Island Living Reaches New Heights of Luxury
The real “star” of the show was the iconic, triple-deck treehouse. This elaborate treetop dream house was built in the 200-foot spread of a living Samaan tree. Art director John Howell spotted the enormous tree through a fence at the corner of a cricket field just outside the town of Goldsborough. “It was really solid—capable of holding 20 crew and cast and constructed in sections so that it could be taken apart and rebuilt on film by the family,” said Ken Annakin. John Mills’ son, Jonathan, recalled playing for hours in the treehouse. (Also on set for some of the shoot: Jonathan’s sisters Juliette and newly-minted Disney star Hayley, who had just completed Pollyanna, 1960.) The treehouse remained after Swiss Family Robinson wrapped until a hurricane swept the structures away. The Samaan tree itself still survives today, however, a towering reminder of the timeless movie filmed there.
Mind Thy Head
“Every kid has had dreams of living in a treehouse,” said Walt Disney, “and the Swiss Family Robinson Treehouse probably tops those dreams”—but Walt was speaking not of film’s treehouse but its authentic recreation at Disneyland Park. Imagineers studied the gnarled roots of the mammoth Moreton Bay Fig Tree planted in the 1800s by Anaheim horticulturist Tim Carroll to aid in authentically creating details of the Disneyland tree, including knots and the massive root system at ground level. When the attraction opened on November 18, 1962, John Mills, his wife, Mary, and daughter Hayley were at the dedication with Walt, as was Kevin Corcoran and the Swiss consulate, who presented Walt with a Swiss flag that then flew from the top of the treehouse. Known as a Disneyodendron semperflorens grandis (large ever-blooming Disney tree), the 70-foot-tall and 80-foot-wide man-made tree has concrete roots and steel limbs, covered in concrete, with 300,000 hand-attached plastic leaves. Though the famed Adventureland fixture was transformed in 1999 into Tarzan’s Treehouse, there’s a Swiss Family Treehouse in Magic Kingdom Park at Walt Disney World Resort and also at Tokyo Disneyland. In Disneyland Park in Disneyland Paris, the attraction, known as La Cabane des Robinson, is located on the north side of Adventure Isle in Adventureland.

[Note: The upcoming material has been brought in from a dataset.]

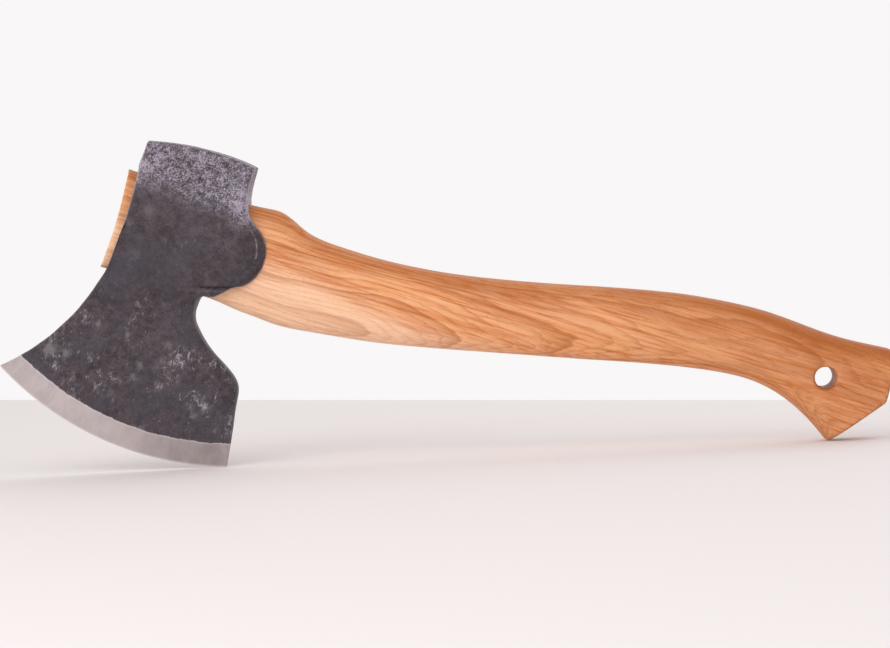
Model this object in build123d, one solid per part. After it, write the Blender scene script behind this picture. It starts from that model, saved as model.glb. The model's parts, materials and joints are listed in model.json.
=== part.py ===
from build123d import *
import math
import os

# A broad-edged carving hatchet: a forged head wedged onto a curved wooden haft.
# All sizes are millimetres. The pieces are drawn in the eye's own frame: X runs
# through the eye, from the head's top face to the foot of the haft, Z is zero on
# the eye's middle line and points to the poll, and Y crosses the blade. The last
# step turns them into the stance in which the hatchet stands on a table, on the
# heel of its blade and the toe of its foot.

# The eye, and the tongue of the haft that fills it face to face.
EYE_HEIGHT = 47.5        # from the poll's side to the blade's side
EYE_WIDTH = 17.5         # at its waist
EYE_FLARE = 2.0          # how much wider it is at its mouths
EYE_PINCH = 1.2          # how much less tall it is at its waist
EYE_SQUARENESS = 2.6     # 2 is an ellipse, more is fuller in the corners

# The head, seen from the side.
POLL_LENGTH = 54.1       # along the eye
POLL_WALL = 18.0         # steel above the eye, at the haft's side
POLL_TILT = 2.9          # the poll's face falls this much towards the top face
POLL_CROWN = 3.0         # rise of the poll's face in its middle
TOP_HOLLOW = 2.8         # the top face is hollow by this much
TOP_FACE_DROP = 1.5      # the top face ends this far short of the eye's lower side
THROAT_WALL = 6.5        # steel between the eye and the throat of the beard
THROAT_SETBACK = 9.2     # how far the throat lies inside the poll's end
LOBE_REACH = 16.5        # how far the cheek lobes run on past the poll's end
EDGE_LENGTH = 117.2      # straight from toe to heel
EDGE_RADIUS = 147.6
BLADE_DROP = 73.6        # from the eye's lower side down to the heel
TOE_RISE = 15.3          # the toe lies this much higher than the heel
TOE_SWEEP = 109.0        # radius of the hollow from the top face to the toe
BEARD_BACK = 25.9        # how far the heel lies past the poll's end
BEARD_HEIGHT = 33.8      # from the heel up to where the beard rounds off
BEARD_LEAN = 4.6         # the beard's back edge leans in by this much
BEVEL_WIDTH = 11.2

# The head, seen from the front and from above.
CHEEK_WALL = 7.5         # steel beside the eye's waist
POLL_WIDTH = 25.5
BLADE_WIDTH = 10.0       # halfway down the blade
BEVEL_START = 5.0        # thickness where the ground bevel starts
EDGE_LAND = 0.4          # thickness of the cutting edge itself
LOBE_LIP = 2.6           # steel at the tip of each lobe
POLL_EASE = 1.2          # chamfer along the poll's face
LOBE_EASE = 1.6          # chamfer round the lobes and the throat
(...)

They Turned a Lost Island Into an Exotic Paradise!
The complex location filming resulted in a six-month shoot that went several weeks overschedule. Another glitch arose post-production when the sound was found to be unusable and the entire principal cast had to be regrouped in England for 28 days of re-recording every single word of dialog heard in the film. Filmed in breathtaking widescreen Panavision®, Swiss Family Robinson was the most expensive Disney movie ever filmed up until that time, but as Walt said, “Such a great story as the Swiss Family Robinson deserves every penny we spent on it.” Audiences agreed, making Swiss Family Robinson one of the most popular films Walt Disney ever produced. Audiences continue to be swept away into high adventure—and an even higher treehouse—in this unforgettable Disney live-action classic.